Had a chance to watch the set so I could write some thoughts.
So, game one, you ended up in a tough spot in the endgame, but it was still winnable if Xiba drew only 1 Joker. If you had dodged on your last turn, you have a choice between KD to extend your life, or just trying to deal 21 with J++. That would leave them at 7 HP to your 1 for the coinflip.
Game one was lost off being put into Bubble Shield for lots and lots of turns. Xiba won it off the back of 3 Blowfish Spikes, basically. In general, I wouldn’t be too mad at losing a first game against an opponent you’re not familiar with. Your goal should be to try to formulate some sense of their decision making progress, and identify any clear tells.

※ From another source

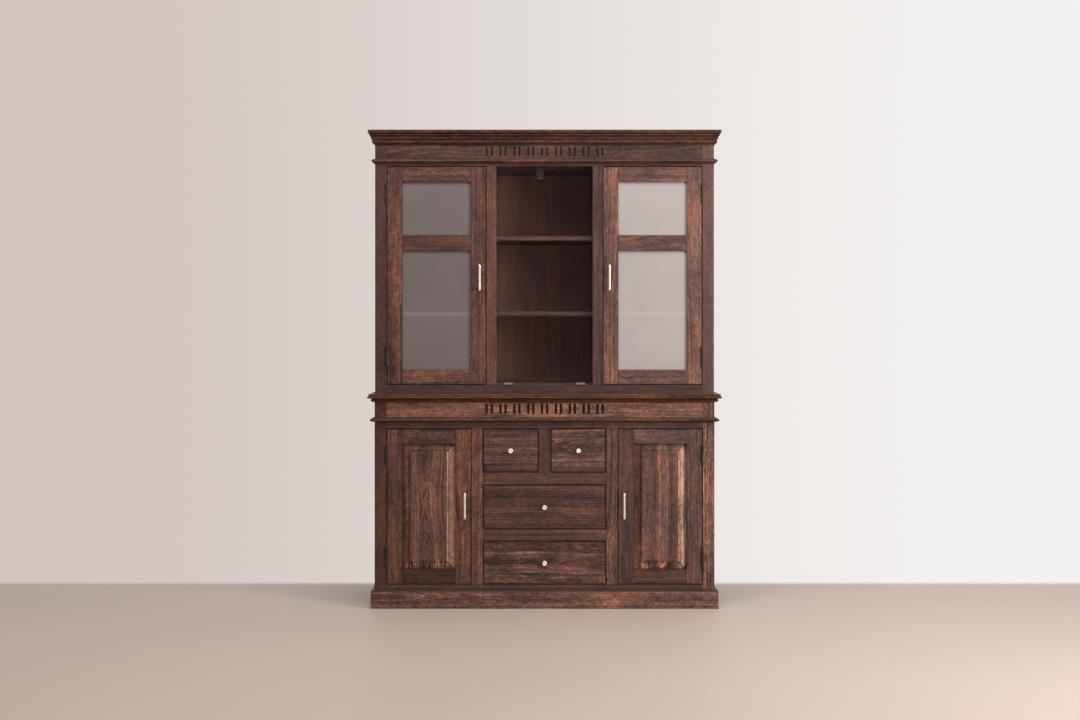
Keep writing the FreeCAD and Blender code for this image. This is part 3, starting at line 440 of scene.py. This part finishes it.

My take-away from game 1 would be: (1) Xiba doesn’t seem interested in throwing me, (2) I need to conserve J++ and AA for late-game dodges. You also tend to decide to get aggressive too early, imo. Valerie is a mid-range deck: she kind of gets bullied in the early and late game, but she shines in the mid-game. Unless you draw really well, her opening hands tend to be a bunch of garbage. You have to fight the temptation to win sub-optimal combats that don’t benefit you.
No throws in the mid/late-game due to REALLY bad draws. This is another reason it’s so important to make sure you are playing for high value in the early game. You went for two throws early that didn’t lead into anything, and spent a 7 looking to draw into normals. Then your deck decided not to deliver any more throws for the rest of the game.
In spite of the most abysmal draws I have ever seen in a game of Yomi, you still managed to bring it to a coinflip. If Xiba had no Joker, you could have thrown into 6J++ for lethal on the last combat. Lessons remain the same. Chalk this loss up to unfortunate draws.
No blocks. Jesus. Drop this character, she’s cursed.
Also you throw from KD as soon as you draw another block. Don’t do that. It won you combat, but you lose the block and can’t follow it up with anything or set up for a good cross-up. That happens a bunch more times on subsequent turns. Throw into nothing, no good play on the next turn. Just block. They’re not throwing you often enough that you should stop.
Practically no blocking, lots of throwing into no follow-up/set-up.
In the end-game, where you have him at 11 and block up to a big hand, you’re still holding on to 6s when you should probably just power them up for Aces and try to dodge into A or AA to clinch it. You had a guaranteed “do not die” play on the last turn - block with blue-burst to back it up. As you probably realized, clashing Q into AA would have killed you, since you were at 18 - you don’t get to pump moves when they clash.
In general, block more, play from a higher hand, only play to win combats that actually benefit you strategically.